** START OF Given data **
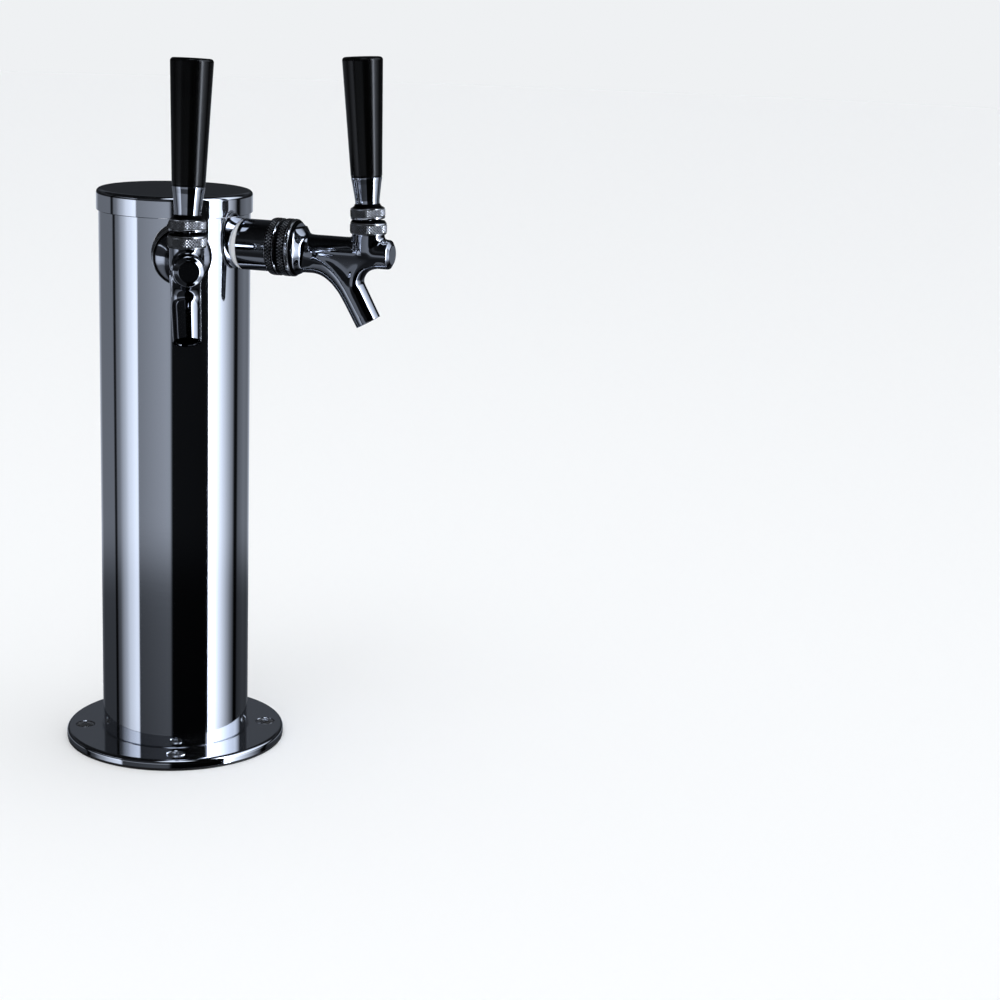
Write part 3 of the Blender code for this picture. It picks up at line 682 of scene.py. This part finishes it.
# %% The blank shapes of the casting
TUBE = 7.4
TUBE_END = 115.0
SPOUT_LEAN = radians(30.5)
SPOUT_TIP = (105.0, -34.4)
NECK = 8.1
NECK_TOP = 10.2


def sweep(stations, sides=40):
    """An oval bar through stations of reach, height, heading, half height and half width."""
    work = bmesh.new()
    rings = []
    for reach, height, heading, tall, wide in stations:
        ring = bmesh.ops.create_circle(work, segments=sides, radius=1.0)["verts"]
        turn = Matrix.Rotation(-radians(heading), 4, "Y") @ Matrix.Rotation(pi / 2, 4, "Y")
        shape = Matrix.Diagonal((tall * MM, wide * MM, 1.0, 1.0))
        place = Matrix.Translation((reach * MM, 0, height * MM)) @ turn @ shape
        bmesh.ops.transform(work, matrix=place, verts=ring)
        rings.append(ring)
    for here, there in zip(rings, rings[1:]):
        lines = [line for line in work.edges
                 if all(vert in here for vert in line.verts)
                 or all(vert in there for vert in line.verts)]
        bmesh.ops.bridge_loops(work, edges=lines)
    for ring in (rings[0], rings[-1]):
        bmesh.ops.contextual_create(work, geom=ring)
    bmesh.ops.recalc_face_normals(work, faces=work.faces)
    return work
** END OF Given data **
▶ Work required: Print, please, the lines above from the very first through the one that holds "NECK_TOP = 10.2", both included, word for word and with nothing else.

▶ Full answer:
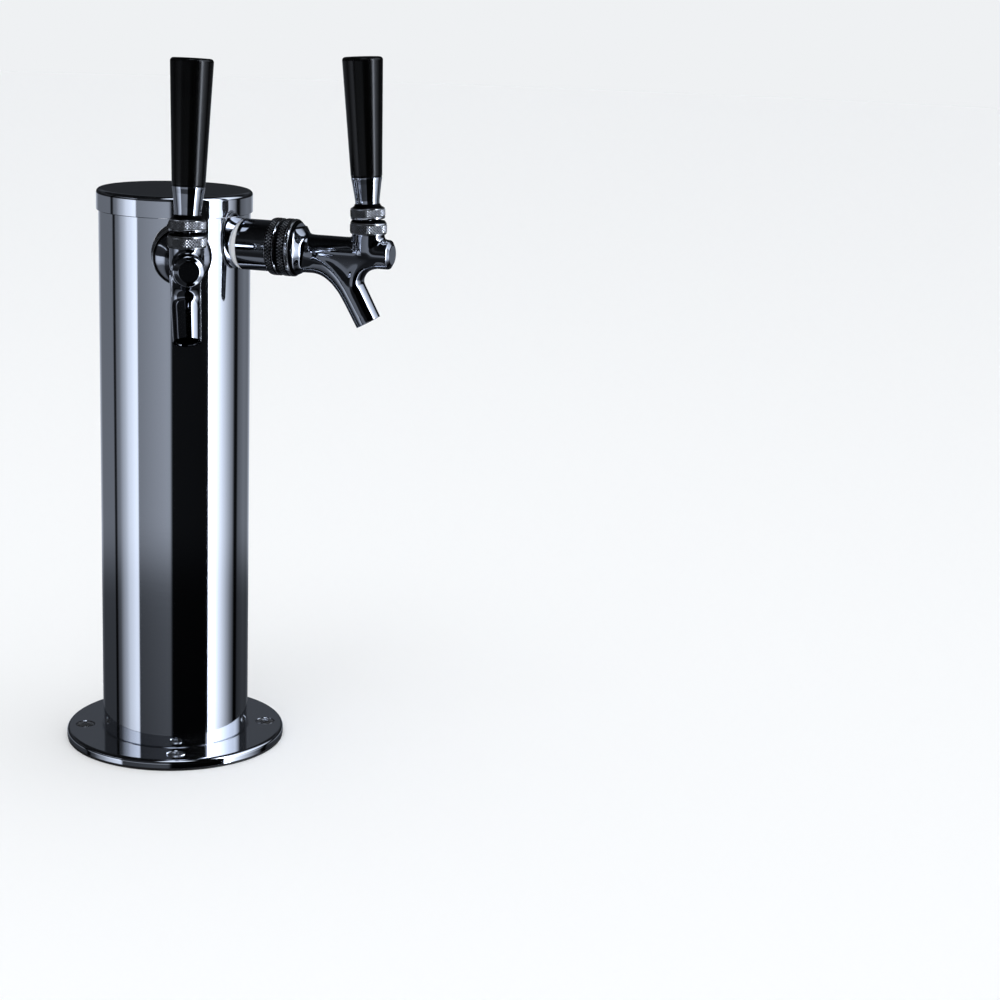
Write part 3 of the Blender code for this picture. It picks up at line 682 of scene.py. This part finishes it.
# %% The blank shapes of the casting
TUBE = 7.4
TUBE_END = 115.0
SPOUT_LEAN = radians(30.5)
SPOUT_TIP = (105.0, -34.4)
NECK = 8.1
NECK_TOP = 10.2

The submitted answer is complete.